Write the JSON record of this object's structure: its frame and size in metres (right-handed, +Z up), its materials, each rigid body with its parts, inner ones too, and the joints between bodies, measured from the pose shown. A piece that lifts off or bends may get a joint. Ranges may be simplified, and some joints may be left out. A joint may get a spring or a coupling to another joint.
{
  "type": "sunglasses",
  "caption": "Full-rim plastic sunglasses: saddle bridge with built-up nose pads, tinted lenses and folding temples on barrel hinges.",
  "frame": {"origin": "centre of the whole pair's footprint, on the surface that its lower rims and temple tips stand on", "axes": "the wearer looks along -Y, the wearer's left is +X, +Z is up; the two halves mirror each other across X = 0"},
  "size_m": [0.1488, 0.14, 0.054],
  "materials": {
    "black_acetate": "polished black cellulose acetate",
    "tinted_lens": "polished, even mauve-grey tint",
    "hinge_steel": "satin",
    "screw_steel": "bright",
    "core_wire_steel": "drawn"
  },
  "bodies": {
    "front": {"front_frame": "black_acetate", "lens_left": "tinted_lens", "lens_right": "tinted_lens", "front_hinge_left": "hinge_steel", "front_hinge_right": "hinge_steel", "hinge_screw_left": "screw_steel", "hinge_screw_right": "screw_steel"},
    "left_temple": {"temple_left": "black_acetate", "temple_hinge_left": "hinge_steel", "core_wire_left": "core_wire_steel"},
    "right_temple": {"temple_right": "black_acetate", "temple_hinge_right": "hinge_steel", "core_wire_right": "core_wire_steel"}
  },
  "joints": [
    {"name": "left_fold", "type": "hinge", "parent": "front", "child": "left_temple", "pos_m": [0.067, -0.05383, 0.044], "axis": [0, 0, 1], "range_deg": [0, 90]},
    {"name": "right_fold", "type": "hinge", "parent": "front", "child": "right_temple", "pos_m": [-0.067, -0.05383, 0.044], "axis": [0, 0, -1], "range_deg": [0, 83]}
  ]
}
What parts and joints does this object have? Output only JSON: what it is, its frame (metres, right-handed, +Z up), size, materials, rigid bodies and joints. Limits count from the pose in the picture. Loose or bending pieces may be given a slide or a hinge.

* _Written problem_
Reproduce the listing above word for word.

* _Expected answer_
Write the JSON record of this object's structure: its frame and size in metres (right-handed, +Z up), its materials, each rigid body with its parts, inner ones too, and the joints between bodies, measured from the pose shown. A piece that lifts off or bends may get a joint. Ranges may be simplified, and some joints may be left out. A joint may get a spring or a coupling to another joint.
{
  "type": "sunglasses",
  "caption": "Full-rim plastic sunglasses: saddle bridge with built-up nose pads, tinted lenses and folding temples on barrel hinges.",
  "frame": {"origin": "centre of the whole pair's footprint, on the surface that its lower rims and temple tips stand on", "axes": "the wearer looks along -Y, the wearer's left is +X, +Z is up; the two halves mirror each other across X = 0"},
  "size_m": [0.1488, 0.14, 0.054],
  "materials": {
    "black_acetate": "polished black cellulose acetate",
    "tinted_lens": "polished, even mauve-grey tint",
    "hinge_steel": "satin",
    "screw_steel": "bright",
    "core_wire_steel": "drawn"
  },
  "bodies": {
    "front": {"front_frame": "black_acetate", "lens_left": "tinted_lens", "lens_right": "tinted_lens", "front_hinge_left": "hinge_steel", "front_hinge_right": "hinge_steel", "hinge_screw_left": "screw_steel", "hinge_screw_right": "screw_steel"},
    "left_temple": {"temple_left": "black_acetate", "temple_hinge_left": "hinge_steel", "core_wire_left": "core_wire_steel"},
    "right_temple": {"temple_right": "black_acetate", "temple_hinge_right": "hinge_steel", "core_wire_right": "core_wire_steel"}
  },
  "joints": [
    {"name": "left_fold", "type": "hinge", "parent": "front", "child": "left_temple", "pos_m": [0.067, -0.05383, 0.044], "axis": [0, 0, 1], "range_deg": [0, 90]},
    {"name": "right_fold", "type": "hinge", "parent": "front", "child": "right_temple", "pos_m": [-0.067, -0.05383, 0.044], "axis": [0, 0, -1], "range_deg": [0, 83]}
  ]
}
What parts and joints does this object have? Output only JSON: what it is, its frame (metres, right-handed, +Z up), size, materials, rigid bodies and joints. Limits count from the pose in the picture. Loose or bending pieces may be given a slide or a hinge.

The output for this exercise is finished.